Schizophrenie des kameralen Haushalts
Info-Abend der GAL stellte System des
städtischen Etats dar
800 Seiten und mehr als zwei Kilo Papier standen im
Mittelpunkt des Info-Abends der GAL-Stadtratsfraktion mit dem Titel
"Zwischen Beschwörungsformel und Rechenschieber – Wie
funktioniert eigentlich der Bamberger Haushalt?"
Schon das System der Kameralistik, nach dem
kommunale Haushalte aufgebaut sind, brachte so manchen der
zahlreichen Gäste zum Staunen. Wie GAL-Stadtrat Peter Gack
erläuterte, werden im jährlichen Etat nur Einnahmen und Ausgaben
aufgelistet. Anders als bei Bilanzen in Wirtschaftsunternehmen
erhalte man keinen Überblick über die Vermögenswerte, über deren
Zuwachs und Verlust. "Ein Grundstück zum Beispiel taucht im
Kameralhaushalt erst dann auf, wenn die Stadt es verkauft, denn dann
hat sie daraus Einnahmen", so Gack. Deshalb gingen moderne
Kommunalhaushalte nach und nach dazu über, die doppelte
Buchführung (Doppik) wie in der freien Wirtschaft einzuführen.
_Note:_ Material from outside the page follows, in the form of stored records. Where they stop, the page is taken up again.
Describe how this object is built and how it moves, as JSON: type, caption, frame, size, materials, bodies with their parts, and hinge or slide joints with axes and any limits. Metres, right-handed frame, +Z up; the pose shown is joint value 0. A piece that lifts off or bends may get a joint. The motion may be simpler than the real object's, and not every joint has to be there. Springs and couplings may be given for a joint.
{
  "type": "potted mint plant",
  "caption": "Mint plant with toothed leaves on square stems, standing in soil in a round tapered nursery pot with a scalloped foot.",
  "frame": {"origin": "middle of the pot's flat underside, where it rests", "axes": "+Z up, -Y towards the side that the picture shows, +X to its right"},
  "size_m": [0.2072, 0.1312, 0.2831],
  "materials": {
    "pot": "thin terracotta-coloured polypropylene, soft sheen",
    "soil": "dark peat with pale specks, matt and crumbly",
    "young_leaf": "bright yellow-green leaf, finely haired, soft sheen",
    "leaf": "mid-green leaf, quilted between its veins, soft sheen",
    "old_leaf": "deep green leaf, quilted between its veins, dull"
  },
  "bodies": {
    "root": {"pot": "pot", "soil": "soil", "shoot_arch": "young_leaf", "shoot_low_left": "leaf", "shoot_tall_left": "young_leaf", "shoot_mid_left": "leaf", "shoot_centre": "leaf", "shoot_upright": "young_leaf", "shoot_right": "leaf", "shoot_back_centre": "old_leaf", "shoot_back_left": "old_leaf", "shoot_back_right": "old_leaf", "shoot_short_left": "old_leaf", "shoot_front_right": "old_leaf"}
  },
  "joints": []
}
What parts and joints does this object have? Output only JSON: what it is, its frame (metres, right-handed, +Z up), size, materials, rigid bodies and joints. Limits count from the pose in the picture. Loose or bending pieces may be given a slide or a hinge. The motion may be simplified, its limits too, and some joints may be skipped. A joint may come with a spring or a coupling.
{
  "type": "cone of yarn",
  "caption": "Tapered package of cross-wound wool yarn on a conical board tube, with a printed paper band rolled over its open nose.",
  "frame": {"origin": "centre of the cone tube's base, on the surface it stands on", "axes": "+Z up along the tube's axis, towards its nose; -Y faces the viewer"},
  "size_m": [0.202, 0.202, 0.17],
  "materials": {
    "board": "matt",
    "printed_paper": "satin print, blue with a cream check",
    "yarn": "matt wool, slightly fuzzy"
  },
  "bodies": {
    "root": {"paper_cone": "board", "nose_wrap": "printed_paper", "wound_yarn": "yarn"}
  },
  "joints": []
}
Auch für Bamberg erhofft sich der GAL-Stadtrat eine Reform in nicht
allzu ferner Zeit.
Das Verfahren zur Aufstellung des Haushalts beginnt
nach Darstellung Gacks bereits im Sommer des Vorjahres. Die
Kämmerei fordere alle Referate und Ämter auf, ihren Finanzbedarf
anzumelden. Besondere Wünsche würden in den Ausschüssen des
Stadtrats diskutiert. Hier zeigt sich nach der Erfahrung von
GAL-Stadtrat Wolfgang Grader eine gewisse "finanzpolitische
Schizophrenie". Oft würden die Mitglieder z.B. des
Kultursenats oder Bausenats einem Vorhaben zustimmen, Monate später
aber, bei den Haushaltsberatungen im Finanzsenat, würden genau
dieselben Stadträte diese Vorhaben wieder kippen, weil sie die
Finanzierung nicht im Etat unterbringen können. "Wenn wir von
der GAL-Fraktion meist schon im Sommer sagen, dass kein Geld da ist,
erscheinen wir als Neinsager, obwohl wir eigentlich nur ehrlich und
realistisch sind." Fatal sei eine solche inkonsequente
Finanzpolitik auch für die Stadtverwaltung, die dadurch bis zuletzt
keine Planungssicherheit habe.
Ungläubigkeit löste bei den Anwesenden auch das
Umgehen mit den momentanen Finanzproblemen der Stadt aus. Wie Gack
berichtete, wurde bei den Beratungen zum Haushalt 2003 aufgrund der
einbrechenden Gewerbesteuer eine Deckungslücke von insgesamt 28 Mio
Euro festgestellt. Um dieses Loch zu stopfen, habe der Stadtrat aber
nicht die Ausgaben gesenkt oder Projekte gestrichen - "sondern
man geht massiv ans Eingemachte." Die Rücklagen seien bis auf
das gesetzliche Minimum aufgelöst worden, den Stadtwerken habe man
Gewinne entzogen, Wertpapiere habe man verkauft. Bauprojekte wie
Kronacher Straße und Fußgängertunnel habe man, um den Etat 2003
zu entlasten, auf nur noch geringfügige Beträgen reduziert, was
aber nach Gacks Ansicht "das Finanzproblem nur auf das nächste
Jahr verschiebt, wenn wir auch nicht mehr Geld haben". Trotz
all dem habe man dann immer noch Kredite in zweistelliger
Millionenhöhe aufnehmen müssen.
Nachfragen aus dem Publikum betrafen einige
Einzelposten. So erläuterte GAL-Stadtrat Gack, dass von den
gesamten Ausgaben für Kultur in Höhe von 6,9 Mio Euro allein 1,1
Mio Euro an die Bamberger Symphoniker und 2,2 Mio Euro an das
E.T.A.-Hoffmann-Theater gingen. Der Anteil der Sozialhilfe-Kosten
(2,2 Mio Euro) am Etat des Sozialamts (5,2 Mio Euro) fiel hingegen
viel geringer aus, als die Anwesenden vermutet hätten.